··· Dataset section ···

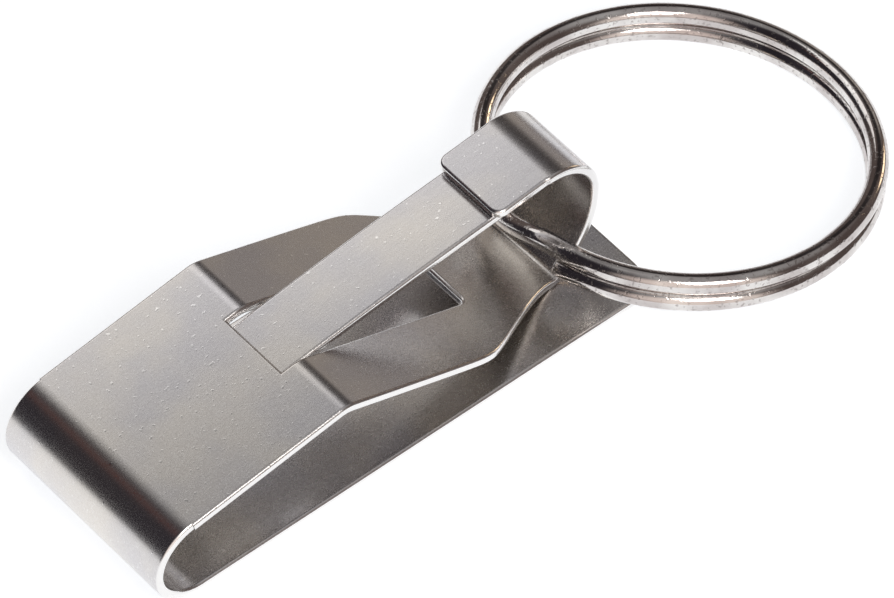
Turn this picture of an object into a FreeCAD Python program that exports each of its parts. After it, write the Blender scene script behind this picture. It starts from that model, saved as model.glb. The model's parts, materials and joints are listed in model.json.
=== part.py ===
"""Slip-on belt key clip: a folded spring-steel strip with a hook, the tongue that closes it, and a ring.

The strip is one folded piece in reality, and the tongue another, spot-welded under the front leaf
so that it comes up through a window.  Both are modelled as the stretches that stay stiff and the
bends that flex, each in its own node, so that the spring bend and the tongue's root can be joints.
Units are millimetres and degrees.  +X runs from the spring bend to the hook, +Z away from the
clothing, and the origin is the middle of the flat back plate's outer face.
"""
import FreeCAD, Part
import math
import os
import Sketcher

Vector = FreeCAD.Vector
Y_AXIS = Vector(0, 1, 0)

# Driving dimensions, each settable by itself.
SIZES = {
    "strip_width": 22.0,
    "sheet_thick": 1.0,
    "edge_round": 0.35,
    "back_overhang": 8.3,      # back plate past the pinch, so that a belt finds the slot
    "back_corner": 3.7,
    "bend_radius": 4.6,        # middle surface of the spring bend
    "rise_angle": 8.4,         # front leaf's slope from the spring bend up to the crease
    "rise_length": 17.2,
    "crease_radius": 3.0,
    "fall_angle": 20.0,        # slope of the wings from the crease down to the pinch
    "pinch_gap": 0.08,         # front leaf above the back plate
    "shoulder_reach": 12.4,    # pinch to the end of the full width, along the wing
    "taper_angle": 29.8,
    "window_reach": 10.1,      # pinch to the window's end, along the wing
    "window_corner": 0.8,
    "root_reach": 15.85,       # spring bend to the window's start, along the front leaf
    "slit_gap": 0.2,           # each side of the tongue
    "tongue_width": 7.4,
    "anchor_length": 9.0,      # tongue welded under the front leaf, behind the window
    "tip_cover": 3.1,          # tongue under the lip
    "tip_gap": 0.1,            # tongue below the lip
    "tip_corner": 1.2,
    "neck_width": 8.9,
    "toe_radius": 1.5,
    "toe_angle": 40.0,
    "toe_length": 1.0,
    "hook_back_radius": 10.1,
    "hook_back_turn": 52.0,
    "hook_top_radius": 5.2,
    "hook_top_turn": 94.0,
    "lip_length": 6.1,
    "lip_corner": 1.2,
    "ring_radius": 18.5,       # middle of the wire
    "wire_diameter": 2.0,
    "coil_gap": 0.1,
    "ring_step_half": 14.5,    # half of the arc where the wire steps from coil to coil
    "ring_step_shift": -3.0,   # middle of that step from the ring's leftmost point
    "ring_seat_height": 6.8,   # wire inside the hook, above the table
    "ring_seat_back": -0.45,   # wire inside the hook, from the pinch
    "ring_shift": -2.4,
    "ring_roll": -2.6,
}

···

Task instructions> Your task is to repeat every line exactly.

The result>
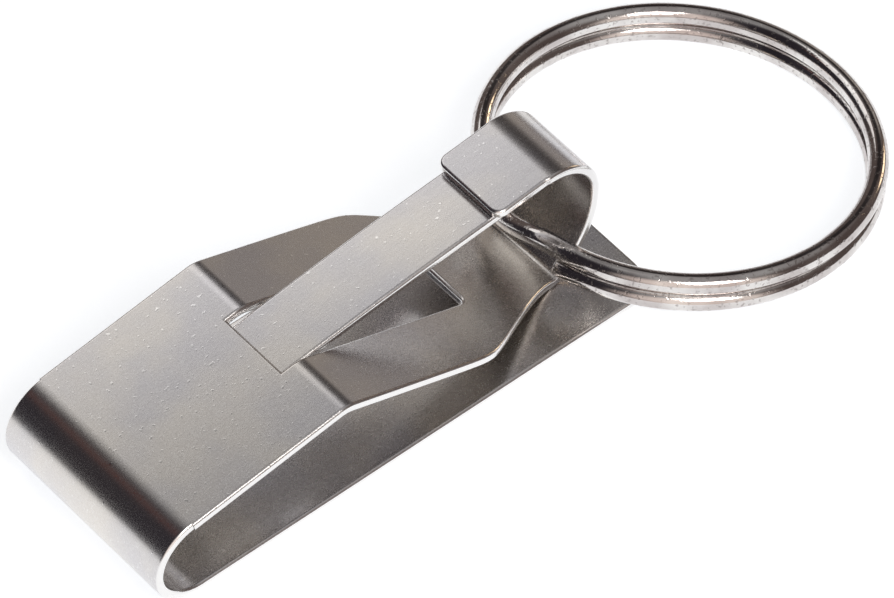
Turn this picture of an object into a FreeCAD Python program that exports each of its parts. After it, write the Blender scene script behind this picture. It starts from that model, saved as model.glb. The model's parts, materials and joints are listed in model.json.
=== part.py ===
"""Slip-on belt key clip: a folded spring-steel strip with a hook, the tongue that closes it, and a ring.

The strip is one folded piece in reality, and the tongue another, spot-welded under the front leaf
so that it comes up through a window.  Both are modelled as the stretches that stay stiff and the
bends that flex, each in its own node, so that the spring bend and the tongue's root can be joints.
Units are millimetres and degrees.  +X runs from the spring bend to the hook, +Z away from the
clothing, and the origin is the middle of the flat back plate's outer face.
"""
import FreeCAD, Part
import math
import os
import Sketcher

Vector = FreeCAD.Vector
Y_AXIS = Vector(0, 1, 0)

# Driving dimensions, each settable by itself.
SIZES = {
    "strip_width": 22.0,
    "sheet_thick": 1.0,
    "edge_round": 0.35,
    "back_overhang": 8.3,      # back plate past the pinch, so that a belt finds the slot
    "back_corner": 3.7,
    "bend_radius": 4.6,        # middle surface of the spring bend
    "rise_angle": 8.4,         # front leaf's slope from the spring bend up to the crease
    "rise_length": 17.2,
    "crease_radius": 3.0,
    "fall_angle": 20.0,        # slope of the wings from the crease down to the pinch
    "pinch_gap": 0.08,         # front leaf above the back plate
    "shoulder_reach": 12.4,    # pinch to the end of the full width, along the wing
    "taper_angle": 29.8,
    "window_reach": 10.1,      # pinch to the window's end, along the wing
    "window_corner": 0.8,
    "root_reach": 15.85,       # spring bend to the window's start, along the front leaf
    "slit_gap": 0.2,           # each side of the tongue
    "tongue_width": 7.4,
    "anchor_length": 9.0,      # tongue welded under the front leaf, behind the window
    "tip_cover": 3.1,          # tongue under the lip
    "tip_gap": 0.1,            # tongue below the lip
    "tip_corner": 1.2,
    "neck_width": 8.9,
    "toe_radius": 1.5,
    "toe_angle": 40.0,
    "toe_length": 1.0,
    "hook_back_radius": 10.1,
    "hook_back_turn": 52.0,
    "hook_top_radius": 5.2,
    "hook_top_turn": 94.0,
    "lip_length": 6.1,
    "lip_corner": 1.2,
    "ring_radius": 18.5,       # middle of the wire
    "wire_diameter": 2.0,
    "coil_gap": 0.1,
    "ring_step_half": 14.5,    # half of the arc where the wire steps from coil to coil
    "ring_step_shift": -3.0,   # middle of that step from the ring's leftmost point
    "ring_seat_height": 6.8,   # wire inside the hook, above the table
    "ring_seat_back": -0.45,   # wire inside the hook, from the pinch
    "ring_shift": -2.4,
    "ring_roll": -2.6,
}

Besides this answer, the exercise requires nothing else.